— Start of Supplied data —

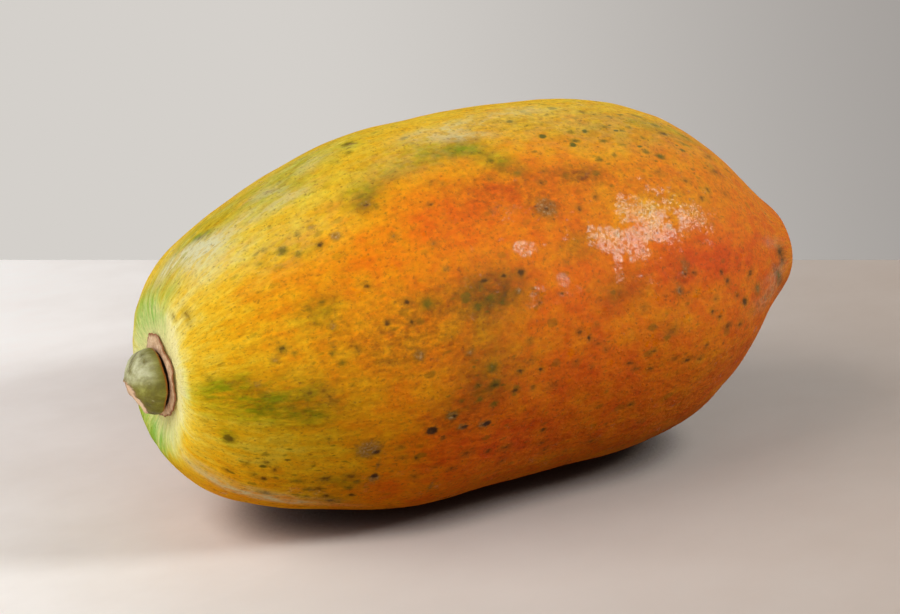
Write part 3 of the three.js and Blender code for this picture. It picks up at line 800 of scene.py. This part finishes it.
def make_specks():
    numbers = {"Spacing_mm": 5, "Stretch": 1, "Share": 0.4, "Size": 0.3, "Softness": 0.1}
    group, given, result = group_with("plant specks", "Mask", **numbers)
    cells = stretched(group, given["Place"], given["Spacing mm"], given["Stretch"])
    ragged = add(group, "ShaderNodeTexNoise", {"Vector": cells, "Scale": 2.5, "Detail": 2}).outputs["Color"]
    shift = {0: ragged, 1: (0.3, 0.3, 0.3), 2: cells}
    shifted = add(group, "ShaderNodeVectorMath", shift, operation="MULTIPLY_ADD").outputs[0]
    cell = add(group, "ShaderNodeTexVoronoi", {"Vector": shifted, "Scale": 1}).outputs
    luck = add(group, "ShaderNodeSeparateColor", {0: cell["Color"]}).outputs
    held = maths(group, "LESS_THAN", luck[0], given["Share"])
    reach = times(group, given["Size"], sum_of(group, 0.4, (luck[1], 0.8)))
    inner = maths(group, "SUBTRACT", reach, given["Softness"])
    dot = step_between(group, cell["Distance"], reach, inner)
    group.links.new(times(group, dot, held), result["Mask"])
    return group


MOTTLE, SPECKS = make_mottle(), make_specks()
print("made the groups", MOTTLE.name, "and", SPECKS.name)


# %% Use the patterns
def grouped(tree, group, place, **sockets):
    """The output of one of the shared patterns, with its own values."""
    node = add(tree, "ShaderNodeGroup", node_tree=group)
    named = {name.replace("_", " "): value for name, value in sockets.items()}
    return fill(tree, node, {"Place": place, **named}).outputs[0]


def mottle(tree, place, size, stretch=1, layers=4):
    """Cloudy mottling, about -1 to 1, with clouds of this size in mm."""
    return grouped(tree, MOTTLE, place, Size_mm=size, Stretch=stretch, Layers=layers)


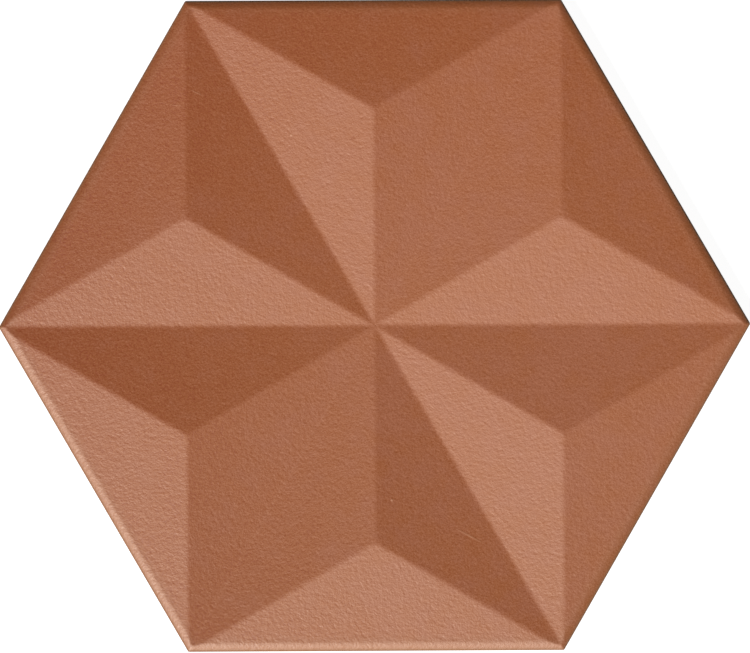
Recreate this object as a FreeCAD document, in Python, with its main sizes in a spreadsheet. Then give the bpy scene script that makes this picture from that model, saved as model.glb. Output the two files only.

— End of Supplied data —

Problem
Copy out all of the lines above exactly.

Exercise answer
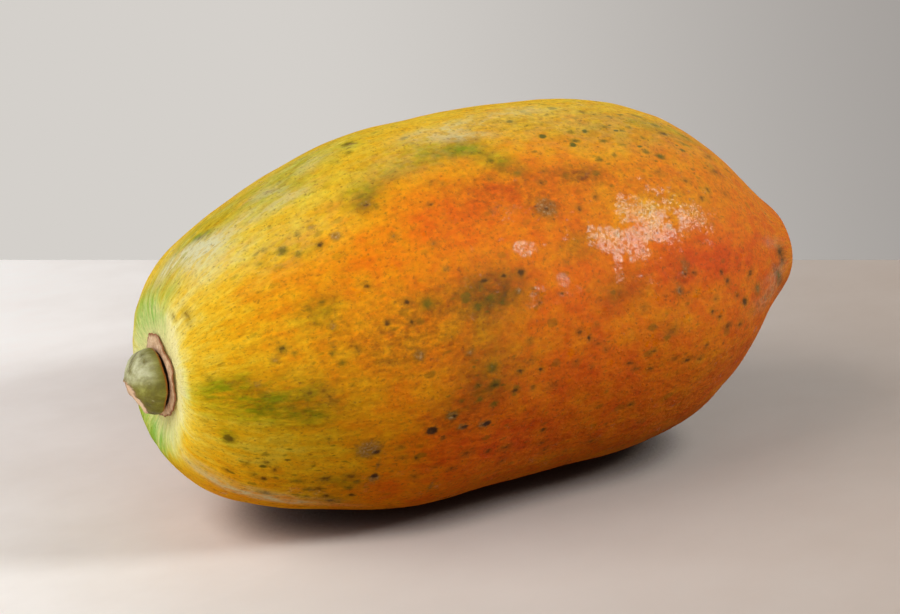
Write part 3 of the three.js and Blender code for this picture. It picks up at line 800 of scene.py. This part finishes it.
def make_specks():
    numbers = {"Spacing_mm": 5, "Stretch": 1, "Share": 0.4, "Size": 0.3, "Softness": 0.1}
    group, given, result = group_with("plant specks", "Mask", **numbers)
    cells = stretched(group, given["Place"], given["Spacing mm"], given["Stretch"])
    ragged = add(group, "ShaderNodeTexNoise", {"Vector": cells, "Scale": 2.5, "Detail": 2}).outputs["Color"]
    shift = {0: ragged, 1: (0.3, 0.3, 0.3), 2: cells}
    shifted = add(group, "ShaderNodeVectorMath", shift, operation="MULTIPLY_ADD").outputs[0]
    cell = add(group, "ShaderNodeTexVoronoi", {"Vector": shifted, "Scale": 1}).outputs
    luck = add(group, "ShaderNodeSeparateColor", {0: cell["Color"]}).outputs
    held = maths(group, "LESS_THAN", luck[0], given["Share"])
    reach = times(group, given["Size"], sum_of(group, 0.4, (luck[1], 0.8)))
    inner = maths(group, "SUBTRACT", reach, given["Softness"])
    dot = step_between(group, cell["Distance"], reach, inner)
    group.links.new(times(group, dot, held), result["Mask"])
    return group


MOTTLE, SPECKS = make_mottle(), make_specks()
print("made the groups", MOTTLE.name, "and", SPECKS.name)


# %% Use the patterns
def grouped(tree, group, place, **sockets):
    """The output of one of the shared patterns, with its own values."""
    node = add(tree, "ShaderNodeGroup", node_tree=group)
    named = {name.replace("_", " "): value for name, value in sockets.items()}
    return fill(tree, node, {"Place": place, **named}).outputs[0]


def mottle(tree, place, size, stretch=1, layers=4):
    """Cloudy mottling, about -1 to 1, with clouds of this size in mm."""
    return grouped(tree, MOTTLE, place, Size_mm=size, Stretch=stretch, Layers=layers)


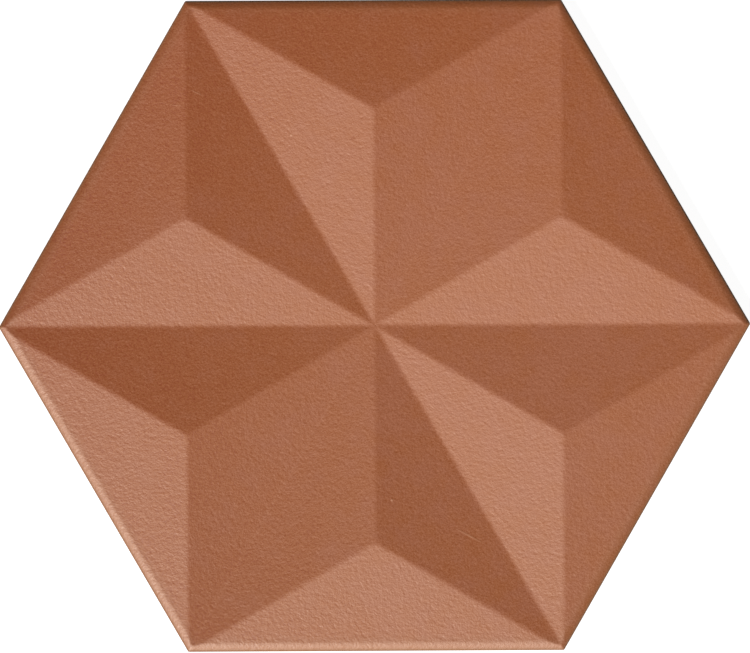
Recreate this object as a FreeCAD document, in Python, with its main sizes in a spreadsheet. Then give the bpy scene script that makes this picture from that model, saved as model.glb. Output the two files only.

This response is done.